М. Р. Джеймс, «Стонущий колодец»
Из пятерых эфрафанцев, что сдались в плен Пятику в разоренном «Улье» в то утро, когда генерал Зверобой потерпел поражение, четверо вскоре завоевали симпатию Ореха и его друзей.
Крестовник, обладавший недюжинными способностями к патрулированию — даже большими, чем у Черноуха, несмотря на свою преданность памяти генерала, оказался для колонии необыкновенно ценным приобретением, а юный Чертополох, когда его избавили от вечной муштры, вскоре превратился в веселого добряка, вызывавшего симпатию своим дружелюбным отношением к окружающим.

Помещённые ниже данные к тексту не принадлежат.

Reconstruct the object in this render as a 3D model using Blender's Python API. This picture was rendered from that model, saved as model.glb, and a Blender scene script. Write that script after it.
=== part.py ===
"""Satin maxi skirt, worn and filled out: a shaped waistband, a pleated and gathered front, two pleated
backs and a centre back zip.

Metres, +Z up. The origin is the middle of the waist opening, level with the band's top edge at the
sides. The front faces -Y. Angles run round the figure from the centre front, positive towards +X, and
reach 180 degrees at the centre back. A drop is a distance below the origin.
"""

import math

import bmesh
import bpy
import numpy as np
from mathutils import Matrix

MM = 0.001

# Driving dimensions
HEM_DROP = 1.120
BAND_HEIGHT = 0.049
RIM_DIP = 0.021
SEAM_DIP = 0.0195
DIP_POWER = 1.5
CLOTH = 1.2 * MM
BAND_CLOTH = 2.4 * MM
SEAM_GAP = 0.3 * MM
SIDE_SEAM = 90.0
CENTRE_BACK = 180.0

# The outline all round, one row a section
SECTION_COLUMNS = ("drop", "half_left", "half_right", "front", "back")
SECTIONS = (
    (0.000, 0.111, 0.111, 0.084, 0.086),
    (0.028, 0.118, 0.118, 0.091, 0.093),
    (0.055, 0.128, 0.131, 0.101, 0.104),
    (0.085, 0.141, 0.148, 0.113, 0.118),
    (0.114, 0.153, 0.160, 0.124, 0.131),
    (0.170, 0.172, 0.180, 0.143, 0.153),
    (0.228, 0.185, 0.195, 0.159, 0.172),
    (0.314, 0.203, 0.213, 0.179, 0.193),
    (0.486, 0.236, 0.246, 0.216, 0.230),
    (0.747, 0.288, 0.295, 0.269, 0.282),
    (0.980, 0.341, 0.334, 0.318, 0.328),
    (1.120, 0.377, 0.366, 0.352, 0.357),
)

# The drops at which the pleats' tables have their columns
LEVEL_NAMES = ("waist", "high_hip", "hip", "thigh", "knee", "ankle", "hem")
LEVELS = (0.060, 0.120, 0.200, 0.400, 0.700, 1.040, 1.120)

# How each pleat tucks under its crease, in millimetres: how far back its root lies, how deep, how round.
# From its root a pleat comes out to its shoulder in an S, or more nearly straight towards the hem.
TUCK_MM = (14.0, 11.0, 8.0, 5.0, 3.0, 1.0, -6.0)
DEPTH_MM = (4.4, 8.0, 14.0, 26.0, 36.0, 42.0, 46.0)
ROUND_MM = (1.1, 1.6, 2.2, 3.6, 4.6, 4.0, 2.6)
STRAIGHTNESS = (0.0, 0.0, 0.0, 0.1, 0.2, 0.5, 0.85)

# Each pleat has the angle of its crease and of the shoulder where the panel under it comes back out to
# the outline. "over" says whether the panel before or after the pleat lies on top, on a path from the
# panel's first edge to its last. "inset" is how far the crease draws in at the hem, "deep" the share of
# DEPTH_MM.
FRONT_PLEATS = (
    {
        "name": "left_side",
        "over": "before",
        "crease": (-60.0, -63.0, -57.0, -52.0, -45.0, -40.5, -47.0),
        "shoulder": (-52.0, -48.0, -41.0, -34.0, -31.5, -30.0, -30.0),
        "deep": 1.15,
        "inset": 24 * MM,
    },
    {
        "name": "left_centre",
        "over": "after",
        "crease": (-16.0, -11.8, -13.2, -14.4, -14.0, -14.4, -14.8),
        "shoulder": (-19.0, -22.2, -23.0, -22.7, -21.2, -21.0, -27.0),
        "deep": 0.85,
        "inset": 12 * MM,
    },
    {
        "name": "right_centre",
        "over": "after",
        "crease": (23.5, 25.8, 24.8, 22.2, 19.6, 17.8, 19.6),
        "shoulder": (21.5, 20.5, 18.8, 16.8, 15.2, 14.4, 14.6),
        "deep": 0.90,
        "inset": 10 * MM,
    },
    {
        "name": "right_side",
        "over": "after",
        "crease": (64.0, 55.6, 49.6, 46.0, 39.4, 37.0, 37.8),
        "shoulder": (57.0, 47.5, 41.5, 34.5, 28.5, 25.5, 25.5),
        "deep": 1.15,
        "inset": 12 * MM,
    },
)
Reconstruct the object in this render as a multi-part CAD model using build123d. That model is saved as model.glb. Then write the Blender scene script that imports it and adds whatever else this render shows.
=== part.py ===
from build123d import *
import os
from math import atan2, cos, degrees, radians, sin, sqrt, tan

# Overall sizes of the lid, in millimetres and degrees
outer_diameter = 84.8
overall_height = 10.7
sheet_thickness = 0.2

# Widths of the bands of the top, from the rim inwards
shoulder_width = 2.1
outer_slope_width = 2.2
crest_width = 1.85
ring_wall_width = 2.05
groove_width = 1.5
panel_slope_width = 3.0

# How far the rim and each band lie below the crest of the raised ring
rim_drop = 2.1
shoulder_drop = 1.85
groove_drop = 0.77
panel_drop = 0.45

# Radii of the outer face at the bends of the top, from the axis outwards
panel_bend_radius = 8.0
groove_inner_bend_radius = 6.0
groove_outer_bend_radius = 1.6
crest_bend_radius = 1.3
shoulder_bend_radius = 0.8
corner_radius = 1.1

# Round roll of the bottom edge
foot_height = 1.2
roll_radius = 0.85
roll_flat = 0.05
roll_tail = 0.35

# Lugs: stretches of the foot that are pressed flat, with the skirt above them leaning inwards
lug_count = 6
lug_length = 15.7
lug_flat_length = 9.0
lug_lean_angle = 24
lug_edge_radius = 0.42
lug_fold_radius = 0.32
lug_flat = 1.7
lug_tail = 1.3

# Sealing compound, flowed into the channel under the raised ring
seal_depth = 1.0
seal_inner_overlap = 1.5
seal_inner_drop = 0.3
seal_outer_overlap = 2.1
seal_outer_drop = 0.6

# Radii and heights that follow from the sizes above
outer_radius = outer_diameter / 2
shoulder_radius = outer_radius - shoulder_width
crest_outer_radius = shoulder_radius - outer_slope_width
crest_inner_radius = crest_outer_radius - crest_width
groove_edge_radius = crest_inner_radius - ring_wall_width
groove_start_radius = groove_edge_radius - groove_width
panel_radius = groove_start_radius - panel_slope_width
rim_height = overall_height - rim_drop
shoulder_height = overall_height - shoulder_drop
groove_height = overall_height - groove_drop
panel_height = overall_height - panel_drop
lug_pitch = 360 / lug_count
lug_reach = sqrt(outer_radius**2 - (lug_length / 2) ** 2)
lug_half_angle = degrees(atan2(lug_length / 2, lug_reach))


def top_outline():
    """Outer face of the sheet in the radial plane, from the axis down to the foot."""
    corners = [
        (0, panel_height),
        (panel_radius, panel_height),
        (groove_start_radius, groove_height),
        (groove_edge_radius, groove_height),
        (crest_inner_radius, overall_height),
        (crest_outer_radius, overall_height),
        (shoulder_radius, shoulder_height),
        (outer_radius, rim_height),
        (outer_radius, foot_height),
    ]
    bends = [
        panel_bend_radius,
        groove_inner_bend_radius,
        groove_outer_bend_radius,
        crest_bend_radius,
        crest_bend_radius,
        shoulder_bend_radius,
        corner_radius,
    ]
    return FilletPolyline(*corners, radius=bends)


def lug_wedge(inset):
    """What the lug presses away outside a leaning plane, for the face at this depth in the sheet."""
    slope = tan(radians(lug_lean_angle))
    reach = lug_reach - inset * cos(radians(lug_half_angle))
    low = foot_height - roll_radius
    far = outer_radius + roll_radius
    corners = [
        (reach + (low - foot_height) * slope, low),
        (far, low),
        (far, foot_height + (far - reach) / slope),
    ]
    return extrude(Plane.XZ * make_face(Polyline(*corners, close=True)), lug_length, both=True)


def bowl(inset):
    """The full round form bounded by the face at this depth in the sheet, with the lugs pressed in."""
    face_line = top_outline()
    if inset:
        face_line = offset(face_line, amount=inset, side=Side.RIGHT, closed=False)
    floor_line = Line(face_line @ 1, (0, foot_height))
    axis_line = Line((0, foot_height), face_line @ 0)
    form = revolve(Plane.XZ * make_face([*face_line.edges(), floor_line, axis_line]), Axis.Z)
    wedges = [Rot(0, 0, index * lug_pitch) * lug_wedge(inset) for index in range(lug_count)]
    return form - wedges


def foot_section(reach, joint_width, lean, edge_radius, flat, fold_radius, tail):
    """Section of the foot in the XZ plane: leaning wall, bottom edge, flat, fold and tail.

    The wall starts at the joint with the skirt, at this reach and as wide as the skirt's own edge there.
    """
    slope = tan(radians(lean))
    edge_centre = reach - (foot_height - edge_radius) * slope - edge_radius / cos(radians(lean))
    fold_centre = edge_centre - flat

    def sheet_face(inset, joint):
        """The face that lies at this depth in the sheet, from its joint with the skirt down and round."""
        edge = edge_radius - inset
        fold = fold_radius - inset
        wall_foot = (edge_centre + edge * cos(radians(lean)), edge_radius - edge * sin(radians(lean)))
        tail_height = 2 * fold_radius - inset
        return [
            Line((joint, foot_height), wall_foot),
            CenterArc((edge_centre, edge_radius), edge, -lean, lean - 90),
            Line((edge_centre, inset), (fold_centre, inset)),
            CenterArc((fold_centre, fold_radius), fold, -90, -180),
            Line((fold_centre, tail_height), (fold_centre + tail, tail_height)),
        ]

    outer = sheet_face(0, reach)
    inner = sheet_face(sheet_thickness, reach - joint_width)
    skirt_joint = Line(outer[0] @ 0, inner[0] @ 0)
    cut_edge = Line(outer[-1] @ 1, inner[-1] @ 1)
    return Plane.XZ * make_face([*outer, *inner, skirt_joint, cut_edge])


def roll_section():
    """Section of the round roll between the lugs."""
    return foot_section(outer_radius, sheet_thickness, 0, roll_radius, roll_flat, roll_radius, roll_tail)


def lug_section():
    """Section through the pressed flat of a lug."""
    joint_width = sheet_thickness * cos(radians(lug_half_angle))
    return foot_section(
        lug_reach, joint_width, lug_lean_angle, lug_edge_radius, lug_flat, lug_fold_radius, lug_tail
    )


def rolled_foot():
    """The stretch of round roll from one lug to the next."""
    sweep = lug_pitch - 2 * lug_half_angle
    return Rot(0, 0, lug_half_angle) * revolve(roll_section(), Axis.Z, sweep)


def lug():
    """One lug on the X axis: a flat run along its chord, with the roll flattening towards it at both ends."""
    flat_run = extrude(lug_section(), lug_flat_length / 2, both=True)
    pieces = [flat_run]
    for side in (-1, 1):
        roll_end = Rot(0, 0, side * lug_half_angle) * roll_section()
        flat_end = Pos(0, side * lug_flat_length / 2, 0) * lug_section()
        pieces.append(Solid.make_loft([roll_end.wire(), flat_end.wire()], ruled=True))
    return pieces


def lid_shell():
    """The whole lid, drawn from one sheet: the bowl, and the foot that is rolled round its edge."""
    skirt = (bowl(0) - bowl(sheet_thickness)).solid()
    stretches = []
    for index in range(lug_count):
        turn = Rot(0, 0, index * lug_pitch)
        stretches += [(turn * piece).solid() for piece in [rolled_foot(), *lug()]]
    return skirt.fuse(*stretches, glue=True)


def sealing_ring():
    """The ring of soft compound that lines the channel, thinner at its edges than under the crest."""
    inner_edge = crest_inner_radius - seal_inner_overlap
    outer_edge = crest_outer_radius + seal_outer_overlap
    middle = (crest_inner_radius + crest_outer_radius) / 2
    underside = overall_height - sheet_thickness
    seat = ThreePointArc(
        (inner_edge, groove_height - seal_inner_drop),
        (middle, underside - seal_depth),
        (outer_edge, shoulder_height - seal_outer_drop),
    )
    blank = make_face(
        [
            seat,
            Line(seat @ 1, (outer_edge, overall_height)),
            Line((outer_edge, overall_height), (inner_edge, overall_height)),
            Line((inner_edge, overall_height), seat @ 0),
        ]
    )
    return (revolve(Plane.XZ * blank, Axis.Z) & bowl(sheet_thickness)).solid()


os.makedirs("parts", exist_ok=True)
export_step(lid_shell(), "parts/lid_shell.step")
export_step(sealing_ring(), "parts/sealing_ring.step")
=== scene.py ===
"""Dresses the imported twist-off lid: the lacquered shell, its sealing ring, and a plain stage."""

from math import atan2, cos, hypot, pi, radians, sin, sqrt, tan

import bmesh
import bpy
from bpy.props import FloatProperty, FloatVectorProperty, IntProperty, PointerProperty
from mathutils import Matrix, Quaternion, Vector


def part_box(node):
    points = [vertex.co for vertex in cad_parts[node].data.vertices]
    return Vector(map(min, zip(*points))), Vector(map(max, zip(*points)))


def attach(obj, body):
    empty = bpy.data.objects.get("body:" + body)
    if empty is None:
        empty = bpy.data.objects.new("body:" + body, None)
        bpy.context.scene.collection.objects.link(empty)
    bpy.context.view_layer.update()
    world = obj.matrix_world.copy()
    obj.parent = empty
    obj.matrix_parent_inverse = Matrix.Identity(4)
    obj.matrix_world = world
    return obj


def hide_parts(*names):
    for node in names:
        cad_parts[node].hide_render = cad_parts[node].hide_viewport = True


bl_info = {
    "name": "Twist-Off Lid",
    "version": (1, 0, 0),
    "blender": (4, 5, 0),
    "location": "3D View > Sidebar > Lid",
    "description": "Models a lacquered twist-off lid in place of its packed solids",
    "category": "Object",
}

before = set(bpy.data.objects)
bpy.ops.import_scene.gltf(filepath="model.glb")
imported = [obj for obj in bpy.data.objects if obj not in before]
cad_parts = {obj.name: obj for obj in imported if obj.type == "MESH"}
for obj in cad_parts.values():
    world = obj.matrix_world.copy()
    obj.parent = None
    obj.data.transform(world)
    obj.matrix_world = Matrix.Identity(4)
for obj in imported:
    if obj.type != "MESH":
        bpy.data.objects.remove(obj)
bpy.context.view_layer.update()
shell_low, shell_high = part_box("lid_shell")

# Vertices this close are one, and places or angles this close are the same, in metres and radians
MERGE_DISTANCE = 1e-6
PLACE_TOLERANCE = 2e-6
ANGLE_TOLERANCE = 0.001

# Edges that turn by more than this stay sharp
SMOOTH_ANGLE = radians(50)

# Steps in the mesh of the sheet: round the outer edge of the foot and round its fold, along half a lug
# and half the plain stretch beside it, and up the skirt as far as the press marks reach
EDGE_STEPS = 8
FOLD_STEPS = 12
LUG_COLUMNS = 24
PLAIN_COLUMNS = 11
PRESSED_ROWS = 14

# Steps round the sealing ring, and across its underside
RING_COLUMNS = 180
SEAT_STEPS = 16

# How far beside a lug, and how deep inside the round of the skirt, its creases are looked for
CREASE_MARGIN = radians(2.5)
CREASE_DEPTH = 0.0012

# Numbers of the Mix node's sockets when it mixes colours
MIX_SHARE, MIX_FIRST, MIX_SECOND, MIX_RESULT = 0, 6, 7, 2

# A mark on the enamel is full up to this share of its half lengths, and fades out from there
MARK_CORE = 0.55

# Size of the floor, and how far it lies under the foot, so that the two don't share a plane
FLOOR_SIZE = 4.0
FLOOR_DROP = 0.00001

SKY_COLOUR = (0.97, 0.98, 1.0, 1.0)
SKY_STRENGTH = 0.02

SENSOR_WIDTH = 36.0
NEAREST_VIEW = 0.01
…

Исключением из всех был Мать-и-Мачеха. Никто не знал, что с ним делать. Суровый и непреклонный, он предпочитал одиночество и тишину. Он проявлял почтение по отношению к Ореху и Лохмачу, но с другими был резок и не мог нормально общаться даже со своими соратниками — эфрафанцами. Во время силфли — кроличьей трапезы на лугу — он старался держаться от всех подальше и грыз траву в сотне ярдов от остальной компании, и, конечно, никому и в голову не приходило попросить его рассказать какую-нибудь историю. Орех, которому Лохмач однажды пожаловался на «вредного зануду с вытянутой физиономией, напоминающей длинный клюв грача», посоветовал приятелю оставить этого себялюбца в покое.
Колокольчик, обычно воздерживавшийся от шуток по отношению к Мать-и-Мачехе, заметил однажды, что взгляд этого дикаря чем-то напоминает ему печальные глаза коровы, попавшей под дождь.
Осень и первая половина зимы, наступившие за быстро пролетевшим летом, оказались на редкость мягкими и теплыми. Ноябрь порадовал чередой солнечных дней, желтым цветением куриной слепоты, белыми пятнышками пастушьей сумки, а ниже, за лугом, на ветвях орешника набухали и лопались гладкие черные почки, из которых на свет показывались крохотные темно-красные завязи.
Как-то раз, к всеобщему удовольствию, в колонию залетел Кихар, притащив с собой друга Леккри, чья речь, как заметил Серебристый, побила все рекорды по непонятности и нечленораздельности. Кихар, конечно же, ничего не знал о том, что произошло в колонии с момента сокрушительного поражения Эфрафы. Как-то раз осенним вечером, когда небо обложили серые тучи, а злой ветер срывал листья с берез и гнул жухлую траву, Кихар выслушал повесть Одуванчика, после чего сообщил на своем тарабарском наречии с трудом понимавшему его слова рассказчику, что «чем меньше обжор, тем лучше». С этим полностью согласился Леккри, издавший в знак одобрения хриплый вопль, от которого один молодой кролик в ужасе подпрыгнул и, сорвавшись с места, опрометью бросился к своей норе.